%%

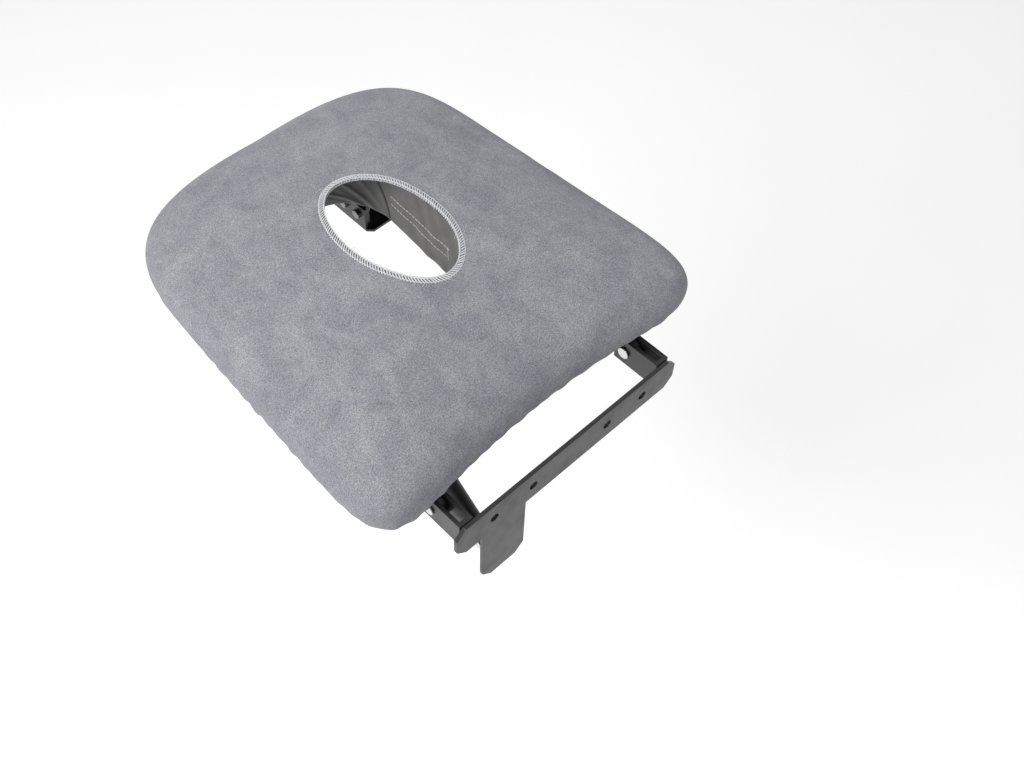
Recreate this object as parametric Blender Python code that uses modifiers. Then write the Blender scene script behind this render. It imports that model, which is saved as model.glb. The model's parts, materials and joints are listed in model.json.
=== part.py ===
"""Face cradle cushion: the head section of a treatment couch, on its tilting frame.

Run with: blender --background --python part.py

Metres, +Z up, +Y towards the head end, +X to the right of a person lying face up.
The origin is the middle of the mounting plate's back, which bolts to the couch.
The cushion, its cover and its two rails tilt together about a hinge at the -Y end.
A lockable gas spring holds the angle.

Every piece is modelled about the point under the middle of the face hole, on the
underside of the plywood board. At the end all of them are hung on one empty, which
puts that point where it belongs from the origin.
"""

import math

import bmesh
import bpy
from mathutils import Matrix, Vector

# Cushion, measured over the fitted cover.
HEAD_LENGTH = 0.206
TABLE_LENGTH = 0.2165
WIDTH = 0.363
TAPER = -0.063
SIDE_POWER_HEAD = 3.0
SIDE_POWER_TABLE = 9.0
END_POWER_HEAD = 5.8
END_POWER_TABLE = 8.0
TABLE_HOLLOW = 0.0222
WAIST_Z = 0.0232
EDGE_RADIUS = 0.030
SHOULDER_ANGLE = math.radians(68)
SHOULDER_Z = WAIST_Z + EDGE_RADIUS * math.sin(SHOULDER_ANGLE)
CROWN = 0.029
BOTTOM_RADIUS = 0.018
BOTTOM_DEPTH = WAIST_Z + 0.0045
HEM_INSET = 0.040
STATIONS = 40
DOME_SHARES = (1.0, 0.75, 0.5, 0.25, 0.0)

# Layers, from the outside in. Each starts a small gap below the one before.
GAP = 0.0003
COVER_THICK = 0.0024
VINYL_THICK = 0.0012
VINYL_DEPTH = COVER_THICK + GAP
FOAM_DEPTH = VINYL_DEPTH + VINYL_THICK + 3 * GAP
FIRM_FOAM_TOP = 0.036
BOARD_THICK = 0.012
BOARD_INSET = 0.019
FLAP_INSET = 0.036
DUST_COVER_INSET = 0.044
DUST_COVER_THICK = 0.0006
LINING_FLANGE = 0.016

# Face openings: the cover's sewn hole, and the wider lined opening below it.
HOLE_HALF_WIDTH = 0.0425
HOLE_HALF_LENGTH = 0.0721
HOLE_TURN = math.radians(3.1)
EDGING_WIDTH = 0.0065
EDGING_THICK = 0.0036
EDGING_DEPTH = 0.0006
OPENING_HALF_WIDTH = 0.0502
OPENING_WIDEST_Y = 0.070
OPENING_SLOPE = 0.069
OPENING_HEAD = 0.1257
OPENING_TABLE = 0.098
OPENING_HEAD_POWER = 2.0
OPENING_TABLE_POWER = 4.0

# Tilt frame, all steel.
RAIL_X = 0.105
RAIL_WIDTH = 0.020
RAIL_HEIGHT = 0.030
RAIL_WALL = 0.0015
RAIL_TOP = -0.0085
RAIL_START = -0.165
RAIL_END = 0.155
HINGE_Y = -0.186
HINGE_Z = RAIL_TOP - RAIL_HEIGHT / 2
ARM_THICK = 0.005
ARM_HEIGHT = 0.026
ARM_END = -0.105
BUSH_RADIUS = 0.0065
PIN_RADIUS = 0.004
RUNNING = 0.00005

# Gas spring. Its two pivots are equally far from the tilt hinge, so the cylinder and the
# rod both turn by exactly half of the tilt and stay in line.
SPRING_X = -0.078
SPRING_REACH = 0.090
SPRING_OPEN_ANGLE = math.radians(100)
CYLINDER_RADIUS = 0.009
CYLINDER_START = 0.016
CYLINDER_END = 0.092
ROD_RADIUS = 0.004
ROD_LENGTH = 0.0875

# Bracket on the couch.
PLATE_FRONT = -0.2230
PLATE_THICK = 0.004
PLATE_WIDTH = 0.264
PLATE_TOP = -0.010
STRIP_BOTTOM = -0.048
TONGUE_WIDTH = 0.050
TONGUE_BOTTOM = -0.126
PLATE_CORNER = 0.010
PLATE_MIDDLE_Z = (PLATE_TOP + STRIP_BOTTOM) / 2
COUCH_BOLT_X = (-0.090, -0.045, 0.045, 0.090)
COUCH_BOLT_HOLE = 0.0045

SMOOTH_ANGLE = math.radians(35)


def clear_scene():
    for old in list(bpy.data.objects):
        bpy.data.objects.remove(old, do_unlink=True)


def new_collection(name):
    group = bpy.data.collections.new(name)
    bpy.context.scene.collection.children.link(group)
    return group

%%

#### Problem description:
Repeat the material in full, exactly as it stands.

#### Exercise solution:
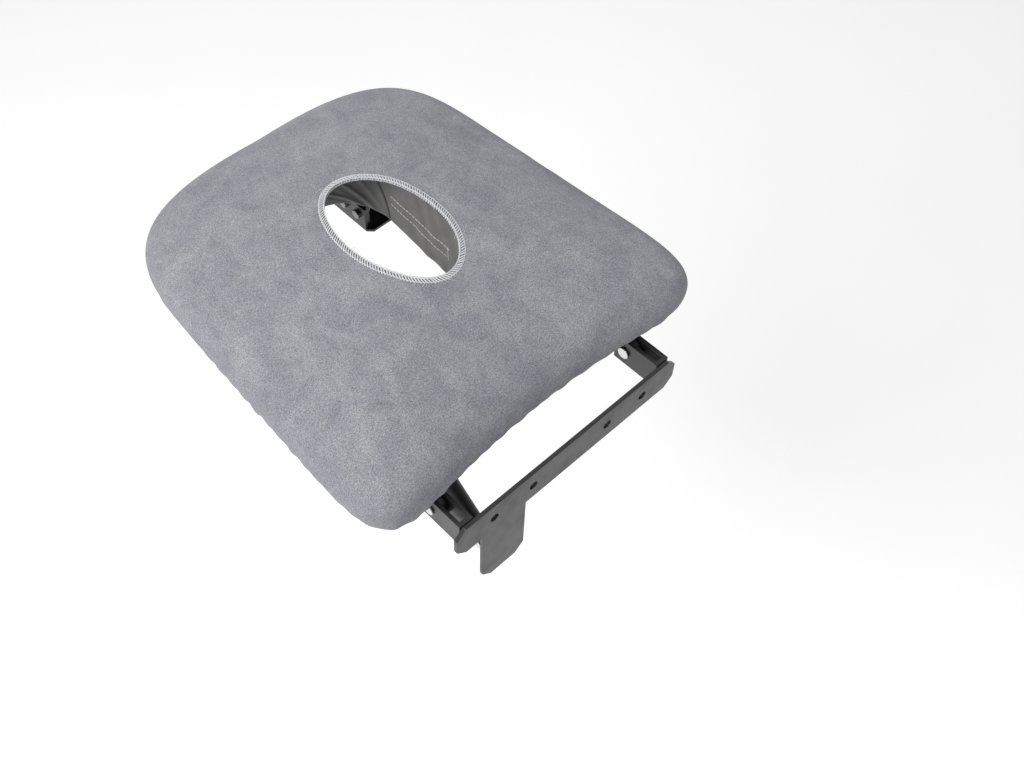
Recreate this object as parametric Blender Python code that uses modifiers. Then write the Blender scene script behind this render. It imports that model, which is saved as model.glb. The model's parts, materials and joints are listed in model.json.
=== part.py ===
"""Face cradle cushion: the head section of a treatment couch, on its tilting frame.

Run with: blender --background --python part.py

Metres, +Z up, +Y towards the head end, +X to the right of a person lying face up.
The origin is the middle of the mounting plate's back, which bolts to the couch.
The cushion, its cover and its two rails tilt together about a hinge at the -Y end.
A lockable gas spring holds the angle.

Every piece is modelled about the point under the middle of the face hole, on the
underside of the plywood board. At the end all of them are hung on one empty, which
puts that point where it belongs from the origin.
"""

import math

import bmesh
import bpy
from mathutils import Matrix, Vector

# Cushion, measured over the fitted cover.
HEAD_LENGTH = 0.206
TABLE_LENGTH = 0.2165
WIDTH = 0.363
TAPER = -0.063
SIDE_POWER_HEAD = 3.0
SIDE_POWER_TABLE = 9.0
END_POWER_HEAD = 5.8
END_POWER_TABLE = 8.0
TABLE_HOLLOW = 0.0222
WAIST_Z = 0.0232
EDGE_RADIUS = 0.030
SHOULDER_ANGLE = math.radians(68)
SHOULDER_Z = WAIST_Z + EDGE_RADIUS * math.sin(SHOULDER_ANGLE)
CROWN = 0.029
BOTTOM_RADIUS = 0.018
BOTTOM_DEPTH = WAIST_Z + 0.0045
HEM_INSET = 0.040
STATIONS = 40
DOME_SHARES = (1.0, 0.75, 0.5, 0.25, 0.0)

# Layers, from the outside in. Each starts a small gap below the one before.
GAP = 0.0003
COVER_THICK = 0.0024
VINYL_THICK = 0.0012
VINYL_DEPTH = COVER_THICK + GAP
FOAM_DEPTH = VINYL_DEPTH + VINYL_THICK + 3 * GAP
FIRM_FOAM_TOP = 0.036
BOARD_THICK = 0.012
BOARD_INSET = 0.019
FLAP_INSET = 0.036
DUST_COVER_INSET = 0.044
DUST_COVER_THICK = 0.0006
LINING_FLANGE = 0.016

# Face openings: the cover's sewn hole, and the wider lined opening below it.
HOLE_HALF_WIDTH = 0.0425
HOLE_HALF_LENGTH = 0.0721
HOLE_TURN = math.radians(3.1)
EDGING_WIDTH = 0.0065
EDGING_THICK = 0.0036
EDGING_DEPTH = 0.0006
OPENING_HALF_WIDTH = 0.0502
OPENING_WIDEST_Y = 0.070
OPENING_SLOPE = 0.069
OPENING_HEAD = 0.1257
OPENING_TABLE = 0.098
OPENING_HEAD_POWER = 2.0
OPENING_TABLE_POWER = 4.0

# Tilt frame, all steel.
RAIL_X = 0.105
RAIL_WIDTH = 0.020
RAIL_HEIGHT = 0.030
RAIL_WALL = 0.0015
RAIL_TOP = -0.0085
RAIL_START = -0.165
RAIL_END = 0.155
HINGE_Y = -0.186
HINGE_Z = RAIL_TOP - RAIL_HEIGHT / 2
ARM_THICK = 0.005
ARM_HEIGHT = 0.026
ARM_END = -0.105
BUSH_RADIUS = 0.0065
PIN_RADIUS = 0.004
RUNNING = 0.00005

# Gas spring. Its two pivots are equally far from the tilt hinge, so the cylinder and the
# rod both turn by exactly half of the tilt and stay in line.
SPRING_X = -0.078
SPRING_REACH = 0.090
SPRING_OPEN_ANGLE = math.radians(100)
CYLINDER_RADIUS = 0.009
CYLINDER_START = 0.016
CYLINDER_END = 0.092
ROD_RADIUS = 0.004
ROD_LENGTH = 0.0875

# Bracket on the couch.
PLATE_FRONT = -0.2230
PLATE_THICK = 0.004
PLATE_WIDTH = 0.264
PLATE_TOP = -0.010
STRIP_BOTTOM = -0.048
TONGUE_WIDTH = 0.050
TONGUE_BOTTOM = -0.126
PLATE_CORNER = 0.010
PLATE_MIDDLE_Z = (PLATE_TOP + STRIP_BOTTOM) / 2
COUCH_BOLT_X = (-0.090, -0.045, 0.045, 0.090)
COUCH_BOLT_HOLE = 0.0045

SMOOTH_ANGLE = math.radians(35)


def clear_scene():
    for old in list(bpy.data.objects):
        bpy.data.objects.remove(old, do_unlink=True)


def new_collection(name):
    group = bpy.data.collections.new(name)
    bpy.context.scene.collection.children.link(group)
    return group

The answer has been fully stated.